EXPLAIN (analyze, buffers) SELECT  "games".* FROM "games"  WHERE (ABS(runners) 
>= '3') AND ((ARRAY[player_id, partner1_id, partner2_id, partner3_id]) @> 
ARRAY[166866])  ORDER BY id DESC LIMIT 20 OFFSET 0;
                                                                     QUERY PLAN 
                                                                    
----------------------------------------------------------------------------------------------------------------------------------------------------
 Limit  (cost=0.57..13639.64 rows=20 width=74) (actual time=330.271..12372.777 
rows=20 loops=1)
   Buffers: shared hit=3453594 read=119394
   ->  Index Scan Backward using games_pkey on games  (cost=0.57..15526034.64 
rows=22767 width=74) (actual time=330.269..12372.763 rows=20 loops=1)
         Filter: ((ARRAY[player_id, partner1_id, partner2_id, partner3_id] @> 
'{166866}'::integer[]) AND (abs(runners) >= 3::smallint))
         Rows Removed by Filter: 3687711
         Buffers: shared hit=3453594 read=119394
 Total runtime: 12372.848 ms
(7 rows)


This is plan is not the best choice, though. It would be much more efficient to 
use the index_games_participants index. For some queries, there would be not 
enough records which fullfill the conditions so bascially every row of the 
table is scanned.
As \d+ index_games_participants showed that the index had an "array" column, I 
found this:

SELECT attname, attstattarget from pg_attribute WHERE attrelid = (SELECT oid 
FROM pg_class WHERE relname = 'index_games_participants');
 attname | attstattarget 
---------+---------------
 array   |            -1
(1 row)


Also, I noticed that for that "array" GIN index column there is content in 
pg_statistics, where as for the btree indices there isn't.
Because I didn't find any documentation or references on setting statistic 
targets on indices, I just gave it a shot:

ALTER TABLE index_games_participants ALTER COLUMN "array" SET STATISTICS 1000;

After running ANALYZE on the table:

EXPLAIN (analyze, buffers) SELECT  "games".* FROM "games"  WHERE (ABS(runners) 
>= '3') AND ((ARRAY[player_id, partner1_id, partner2_id, partner3_id]) @> 
ARRAY[166866])  ORDER BY id DESC LIMIT 20 OFFSET 0;

                                                                      QUERY 
PLAN                                                                       
-------------------------------------------------------------------------------------------------------------------------------------------------------
 Limit  (cost=33947.27..33947.32 rows=20 width=74) (actual 
time=624.308..624.341 rows=20 loops=1)
   Buffers: shared hit=4 read=17421
   ->  Sort  (cost=33947.27..33961.61 rows=5736 width=74) (actual 
time=624.306..624.318 rows=20 loops=1)
         Sort Key: id
         Sort Method: top-N heapsort  Memory: 27kB
         Buffers: shared hit=4 read=17421
         ->  Bitmap Heap Scan on games  (cost=164.49..33794.64 rows=5736 
width=74) (actual time=6.704..621.592 rows=1963 loops=1)
               Recheck Cond: (ARRAY[player_id, partner1_id, partner2_id, 
partner3_id] @> '{166866}'::integer[])
               Filter: (abs(runners) >= 3::smallint)
               Rows Removed by Filter: 17043
               Buffers: shared hit=1 read=17421
               ->  Bitmap Index Scan on index_games_participants  
(cost=0.00..163.05 rows=17207 width=0) (actual time=4.012..4.012 rows=19300 
loops=1)
                     Index Cond: (ARRAY[player_id, partner1_id, partner2_id, 
partner3_id] @> '{166866}'::integer[])
                     Buffers: shared hit=1 read=19
 Total runtime: 624.572 ms
(15 rows)

Much better!
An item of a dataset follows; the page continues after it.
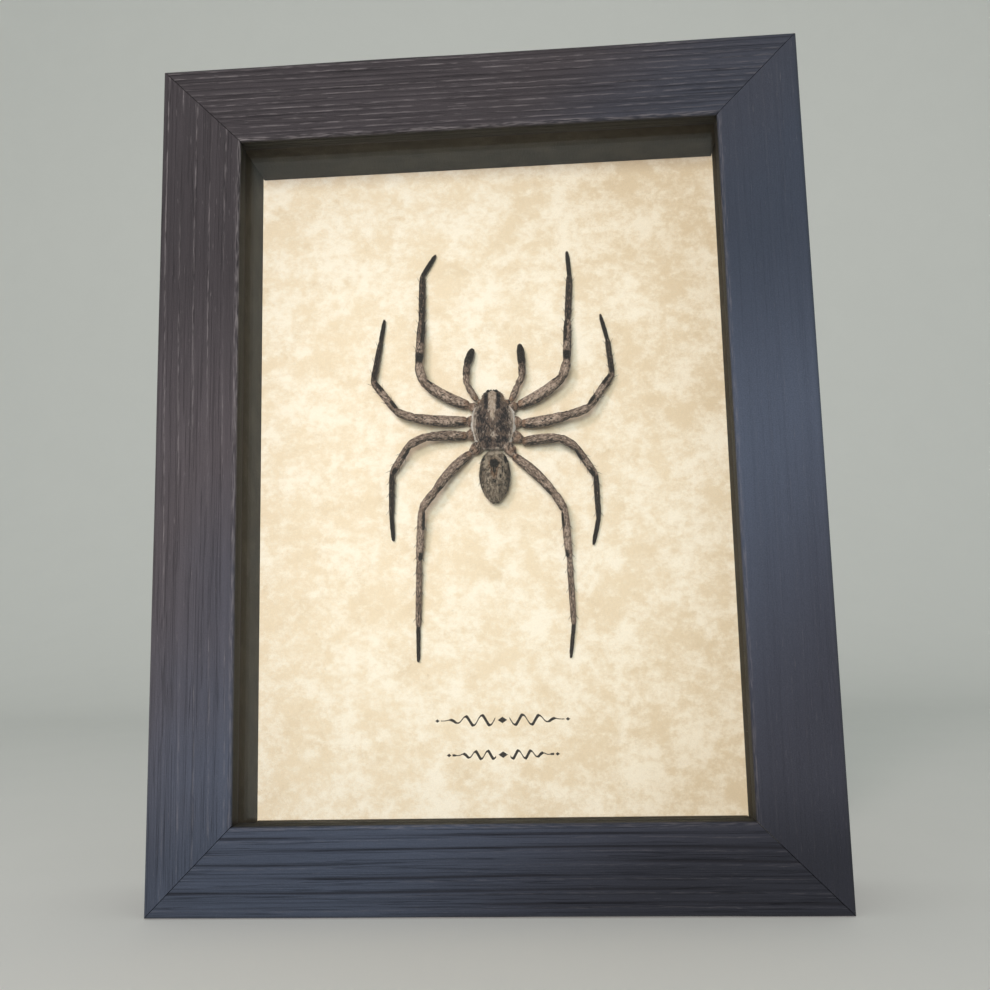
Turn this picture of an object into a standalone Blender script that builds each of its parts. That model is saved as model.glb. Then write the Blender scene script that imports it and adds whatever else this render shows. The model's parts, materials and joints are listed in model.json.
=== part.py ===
# Framed wolf spider specimen: a deep box frame that stands on its bottom rail, with its front towards -Y.
# The spider lies spread on a card behind glass.
# Lengths below are in millimetres, and MM turns them into metres.

import math

import bmesh
import bpy
from mathutils import Matrix, Vector

MM = 0.001
GAP = 0.3  # clearance kept between pieces that touch
WELD = 0.005

# Frame
FRAME_WIDTH = 165.1
FRAME_HEIGHT = 214.4
RAIL_DEPTH = 38.1
RAIL_FACE = 21.0  # moulding seen from the front, outer edge to sight edge
RAIL_WALL = 14.7  # wood behind the rebate
LIP = 5.0  # wood in front of the glass
OUTER_ARRIS = 1.2
SIGHT_ARRIS = 0.8
ARRIS_STEPS = 3

# What the rebate holds, front to back
GLASS = 2.0
CARD_DEPTH = 32.1  # front face of the frame to the face of the card
CARD = 1.2
BACKING = 2.6
SIDE_SPACER = 3.0
END_SPACER = 2.1

# Hardware on the back
TAB_LENGTH = 15.0
TAB_WIDTH = 9.0
TAB_THICKNESS = 0.6
TAB_HEIGHTS = {"upper": 0.74, "lower": 0.26}  # places of the side tabs, as parts of the frame's height
HANGER_LENGTH = 44.0
HANGER_WIDTH = 8.0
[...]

This reduced the bad plan choices substantially.
Also, as one could expect, SELECT * from pg_statistic WHERE starelid = (SELECT 
oid FROM pg_class WHERE relname = 'index_games_participants'); now had much 
more data.

Is this a good idea? Am I missing something? Or should the GIN index actually 
use the statistic targets derived from the table columns it depends on?